The report cites particularly telling historical precedents. The collapse of Celsius Network in July 2022 cost users more than $4 billion in frozen funds. The platform promised yields of up to 18% on certain assets. FTX vanished in November 2022, taking approximately $8 billion in customer assets with it. The report emphasizes that it was not poverty or incompetence that caused these disasters, but « a system built on leverage, opacity, and deposit-like promises without real protection. » The October 2025 flash crash triggered approximately $19 billion in forced liquidations on crypto derivatives in a single day, illustrating the extreme volatility and automatic stop-loss mechanisms that characterize these markets.

Analysis

This BIS report confirms fears voiced for years by critical sector observers. The summary is relentless: crypto platforms attract clients with yields that seem miraculous in a low-rate environment, but behind these promises lurk loans to lightly regulated actors, aggressive trading strategies, and significant leverage. Without a safety net, without mandatory capital reserves, without ongoing supervision, users alone bear all risks. Counterparty risk (the borrower does not repay), liquidity risk (the platform cannot honor withdrawals), market risk (collateral assets lose value), and operational risk (hacking, internal fraud) all fall exclusively on the saver.

Regulators are beginning to tentatively react. The GENIUS Act in the United States, enacted in early 2025, now imposes strict standards on stablecoin issuers. These rules require reinforced Anti-Money Laundering (AML) controls, customer identity verification mechanisms, and high-quality asset reserves to guarantee convertibility. Stablecoin yield products, which promise returns on stablecoin holdings, are receiving particular attention from American regulators. The Securities and Exchange Commission (SEC) has begun qualifying some of these products as « securities » requiring registration. In Europe, the MiCA (Markets in Crypto-Assets) regulation entered progressive application with transparency and accountability requirements for crypto-asset service providers. However, many observers consider these measures insufficient given the sector’s rapid innovation pace and the size of off-balance-sheet exposures that still escape any supervision.

The BIS warns against the risk of authorities reacting too slowly. Its report notes that « customers may regard MCIs as safe places to hold their digital assets, yet in many jurisdictions these platforms operate without the prudential safeguards that typically apply to financial intermediaries engaged in comparable risk transformation. » This caution is directed squarely at central banks and financial supervisors worldwide. The current situation mirrors pre-2008 finance: institutions taking considerable risks without the necessary transparency or capital reserves, with growing links to the traditional financial system that could spread a local shock into a systemic crisis.

Market Reactions

Despite repeated warnings from regulators and international institutions, stablecoin yield products remain extremely popular. Annualized yields offered by some centralized platforms still reach 5 to 9% on products presented as capital-guaranteed. This promise of risk-free return continues to attract billions of dollars in retail savings, often from users who do not fully understand the underlying mechanics. Platforms conduct aggressive marketing and social media campaigns that normalize these products without mentioning counterparty risks. Security audits commissioned from specialized firms and reserve certifications are presented as supreme reliability guarantees, even though several certified platforms have subsequently defaulted.

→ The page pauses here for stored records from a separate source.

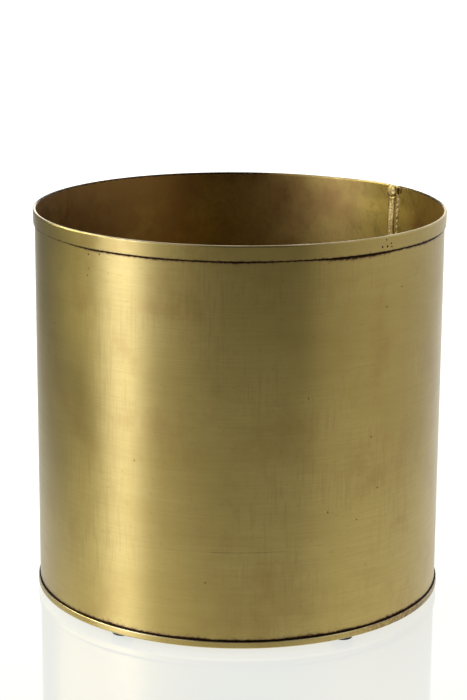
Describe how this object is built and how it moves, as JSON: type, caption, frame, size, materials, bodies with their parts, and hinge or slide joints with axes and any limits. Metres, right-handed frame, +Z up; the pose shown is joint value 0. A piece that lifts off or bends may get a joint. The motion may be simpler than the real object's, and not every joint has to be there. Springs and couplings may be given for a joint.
{
  "type": "round metal planter pot",
  "caption": "Straight-sided round brass planter pot with a folded rim, one brazed inside seam, a lipped base pan and low rubber feet.",
  "frame": {"origin": "on the pot's axis, in the plane of the feet's undersides, at the centre of the whole pot's plan outline", "axes": "+Z up along the pot's axis; the front of the pot faces -Y, and the brazed seam is inside at the back right, about 37 degrees from +X towards +Y"},
  "size_m": [0.303, 0.303, 0.2905],
  "materials": {
    "antique_brass": "satin, finely brushed round the pot, with a thin antique patina",
    "braze": "lumpy, filed in places, with dark patina in its edges",
    "foot_rubber": "matte black",
    "adhesive": "cloudy acrylic film"
  },
  "bodies": {
    "root": {"wall_sheet": "antique_brass", "base_pan": "antique_brass", "seam_bead": "braze", "edge_braze": "braze", "rim_lump": "braze", "corner_braze": "braze", "foot_1": "foot_rubber", "foot_2": "foot_rubber", "foot_3": "foot_rubber", "foot_4": "foot_rubber", "foot_5": "foot_rubber", "foot_adhesive_1": "adhesive", "foot_adhesive_2": "adhesive", "foot_adhesive_3": "adhesive", "foot_adhesive_4": "adhesive", "foot_adhesive_5": "adhesive"}
  },
  "joints": []
}
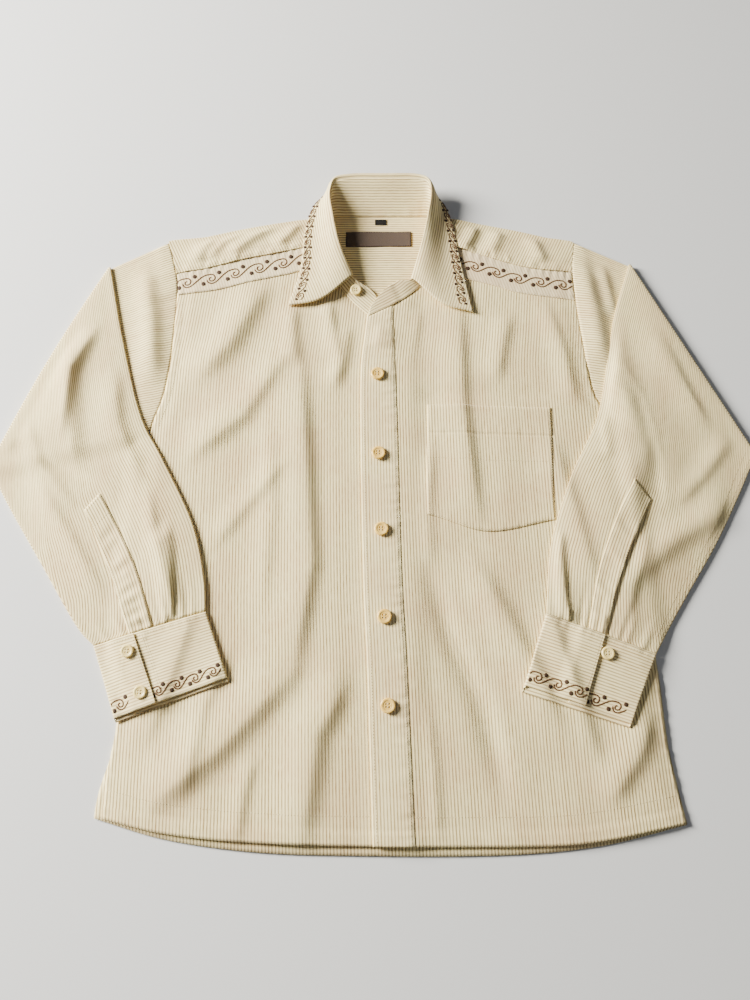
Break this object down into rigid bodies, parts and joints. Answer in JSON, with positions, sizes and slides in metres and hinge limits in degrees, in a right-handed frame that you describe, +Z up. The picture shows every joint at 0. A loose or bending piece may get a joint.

The stablecoin market itself shows signs of latent tension. Traders anticipate a possible depeg (loss of dollar parity) with an implied probability of approximately 3% according to derivatives. This risk premium suggests that market participants recognize systemic vulnerabilities without knowing exactly when they will materialize. The main stablecoin issuers — Circle (USDC), Tether (USDT) — display their commitment to regulatory compliance and transparency. But critics point out that security measures remain largely symbolic and that published audits do not always cover the full reserves. The BIS report comes at exactly the right time to revive the debate on the need for banking supervision of stablecoins, similar to that applied to traditional bank deposits.

Perspectives

Industry experts agree on the need for a stricter and more uniform regulatory framework. « The industry needs to treat these risks as baseline requirements, not best practices, » says Evgeny Gokhberg, founder of Re7 Capital, an investment fund specializing in digital assets. According to him, security standards should become mandatory rather than recommended, and pre-withdrawal verification, minimum liquidity thresholds per creditor, and zero-trust architectures (where each system component is continuously verified) must become the industry standard before it can claim significant institutional adoption.

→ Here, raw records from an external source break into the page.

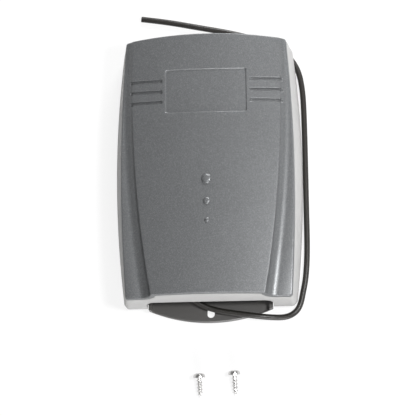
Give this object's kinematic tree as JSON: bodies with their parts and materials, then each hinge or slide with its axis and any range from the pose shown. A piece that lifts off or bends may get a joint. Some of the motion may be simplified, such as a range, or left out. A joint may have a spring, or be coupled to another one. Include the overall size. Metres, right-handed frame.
{
  "type": "radio receiver",
  "caption": "Wall-mounted radio receiver: drafted frame, crowned dark front with hollow flanks, screw-on base with a slotted tab, lift-off cover, inner board and a thin antenna cable.",
  "frame": {"origin": "on the face that lies against the wall, on the housing's centre line, 65 mm above the lower edge of its rear rim", "axes": "+X to the right seen from the front, +Y to the upper end, +Z out of the wall"},
  "size_m": [0.0928, 0.1903, 0.028],
  "materials": {
    "base_plastic": "black, fine moulded texture",
    "frame_plastic": "light warm grey, fine moulded texture",
    "fascia_plastic": "dark grey metallic lacquer, satin",
    "board_laminate": "green solder lacquer, satin",
    "screw_steel": "bright zinc plating",
    "terminal_plastic": "green, satin",
    "terminal_steel": "nickel plating",
    "relay_plastic": "black, smooth",
    "capacitor_sleeve": "dark blue shrink sleeve",
    "diode_plastic": "black",
    "varistor_coat": "blue coating",
    "regulator_plastic": "black, with a tinned metal tab",
    "socket_plastic": "black",
    "chip_plastic": "black, with tinned legs",
    "crystal_can": "nickel plating",
    "transistor_plastic": "black",
    "resistor_body": "black with tinned ends",
    "lamp_lens": "tinted red, diffuse",
    "header_plastic": "black, with gilt pins",
    "jumper_plastic": "blue",
    "switch_plastic": "black",
    "switch_steel": "bright",
    "button_plastic": "black",
    "module_laminate": "blue solder lacquer",
    "pin_metal": "gilt, in a black strip",
    "shield_steel": "tinned",
    "coil_can": "satin",
    "cable_sheath": "black, smooth, half gloss",
    "core_copper": "bare copper strands",
    "fixing_steel": "bright zinc plating"
  },
  "bodies": {
    "base": {"wall_base": "base_plastic", "circuit_board": "board_laminate", "board_screws": "screw_steel", "power_terminal": "terminal_plastic", "antenna_terminal": "terminal_plastic", "output_terminal_1": "terminal_plastic", "output_terminal_2": "terminal_plastic", "relay_1": "relay_plastic", "relay_2": "relay_plastic", "terminal_screws": "terminal_steel", "filter_capacitors": "capacitor_sleeve", "rectifier_diodes": "diode_plastic", "surge_varistor": "varistor_coat", "voltage_regulator": "regulator_plastic", "controller_socket": "socket_plastic", "microcontroller": "chip_plastic", "memory_socket": "socket_plastic", "memory_chip": "chip_plastic", "clock_crystal": "crystal_can", "relay_transistors": "transistor_plastic", "chip_resistors": "resistor_body", "status_leds": "lamp_lens", "mode_header": "header_plastic", "jumper_caps": "jumper_plastic", "learn_switches": "switch_plastic", "learn_switch_covers": "switch_steel", "receiver_module": "module_laminate", "module_pins": "pin_metal", "shield_can": "shield_steel", "tuning_coil": "coil_can", "antenna_cable": "cable_sheath", "antenna_core": "core_copper", "fixing_screws": "fixing_steel"},
    "cover": {"housing_frame": "frame_plastic", "front_fascia": "fascia_plastic"},
    "learn_button_1": {"learn_button_1": "button_plastic"},
    "learn_button_2": {"learn_button_2": "button_plastic"}
  },
  "joints": [
    {"name": "cover_lift", "type": "slide", "parent": "base", "child": "cover", "axis": [0, 0, 1], "range_m": [0, 0.04]},
    {"name": "learn_press_1", "type": "slide", "parent": "base", "child": "learn_button_1", "axis": [0, 0, -1], "range_m": [0, 0.00025], "stiffness_N_per_m": 500},
    {"name": "learn_press_2", "type": "slide", "parent": "base", "child": "learn_button_2", "axis": [0, 0, -1], "range_m": [0, 0.00025], "stiffness_N_per_m": 500}
  ]
}
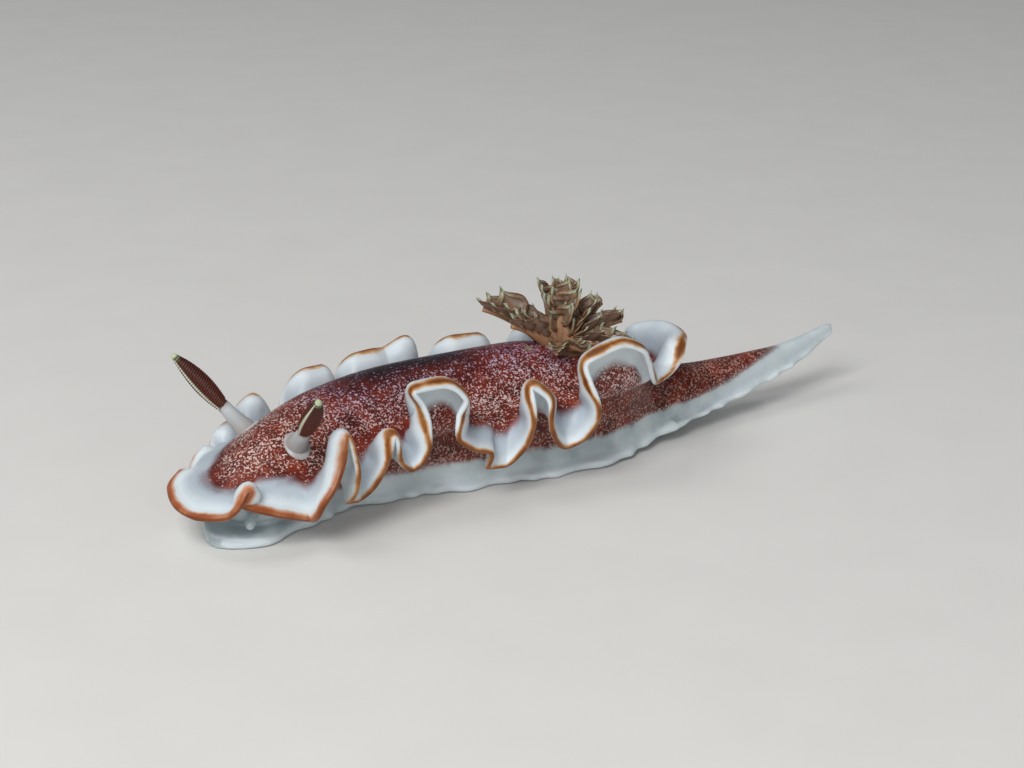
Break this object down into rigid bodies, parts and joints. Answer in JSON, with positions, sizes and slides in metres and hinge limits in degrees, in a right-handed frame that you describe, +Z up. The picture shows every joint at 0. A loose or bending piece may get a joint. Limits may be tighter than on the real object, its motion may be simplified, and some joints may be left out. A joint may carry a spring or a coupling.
{
  "type": "caramel nudibranch model",
  "caption": "Life-size still model of a crawling caramel nudibranch: ruffled mantle, feelers, gill plumes, flat foot and lifted tail.",
  "frame": {"origin": "on the flat sole, under the middle of the back", "axes": "+X from the head to the tail, +Z up, -Y towards the animal's left, the side the picture shows"},
  "size_m": [0.0462, 0.019, 0.0113],
  "materials": {
    "skin": "wet skin, red-brown with fine white flecks, a caramel margin and a pale foot",
    "feeler": "wet, dark maroon plates on a pale stalk",
    "gill": "wet, translucent brown with pale green edges"
  },
  "bodies": {
    "root": {"notum_front": "skin", "notum_middle": "skin", "notum_rear": "skin", "frill_left_front": "skin", "frill_left_shoulder": "skin", "frill_left_middle": "skin", "frill_left_rear": "skin", "frill_right_front": "skin", "frill_right_shoulder": "skin", "frill_right_middle": "skin", "frill_right_rear": "skin", "foot_front": "skin", "foot_middle": "skin", "foot_rear": "skin", "flank_neck": "skin", "flank_middle": "skin", "flank_rear": "skin", "tail_root": "skin", "tail_tip": "skin", "head": "skin", "oral_tentacle_left": "skin", "oral_tentacle_right": "skin", "rhinophore_left": "feeler", "rhinophore_right": "feeler", "gills": "gill"}
  },
  "joints": []
}
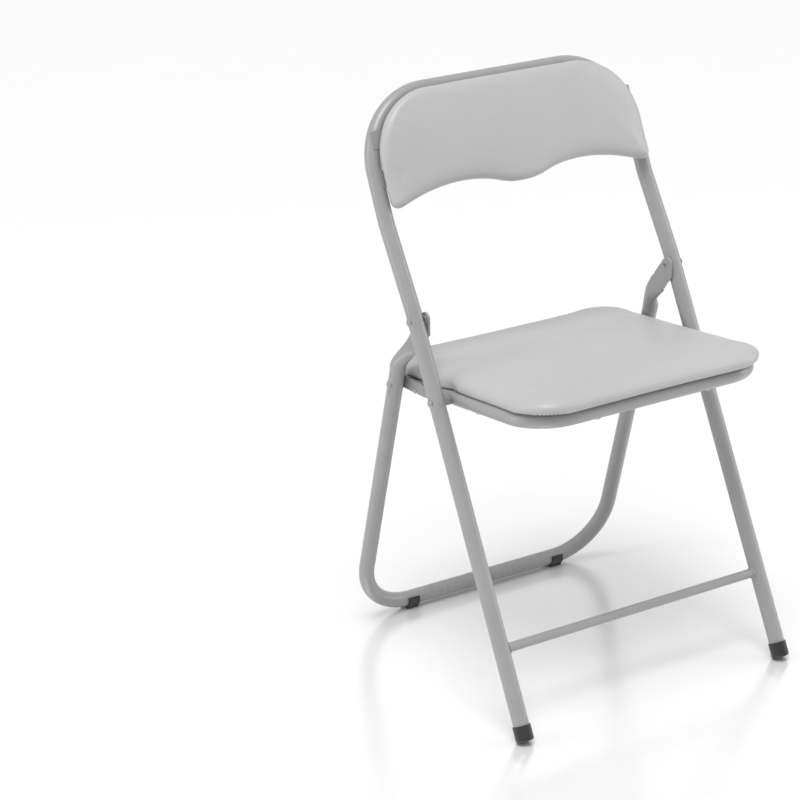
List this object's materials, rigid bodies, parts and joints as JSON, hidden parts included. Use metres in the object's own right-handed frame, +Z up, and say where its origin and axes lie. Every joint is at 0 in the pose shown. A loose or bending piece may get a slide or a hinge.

Tokenization of real-world assets (RWA) could, however, bring structural solutions to these problems. By anchoring DeFi markets to tangible real-world assets — government bonds, money market funds, commercial receivables — with traditional legal frameworks and proven risk controls, this approach could make decentralized finance more resilient and more compatible with regulatory requirements. « Being open and secure is not incompatible. The goal is to make trust explicit and verifiable rather than implicit and mysterious, » explains Bhaji Illuminati, CEO of Centrifuge Labs, a commercial financing platform on blockchain. This vision remains a medium-term goal, however, and implementation challenges — blockchain fragmentation, limited interoperability, regulatory uncertainty — are still considerable.

In the meantime, institutional adoption continues despite repeated warnings. BlackRock, the world’s largest asset manager with more than $10 trillion in assets under management, launched a tokenized money market fund (BUIDL) on the Ethereum blockchain in 2025, then extended its accessibility via Uniswap. Apollo Global Management, with $900 billion in assets under management, announced a strategic partnership with Morpho Labs to support DeFi lending markets while imposing enhanced security standards on borrowing protocols. These major players continue investing in the ecosystem while publicly advocating for stricter standards and clear regulation. The BIS calls in its report for coordinated international action to prevent risks from spreading across the entire global financial system, a recommendation that finds growing resonance at G20 meetings and the Financial Stability Board.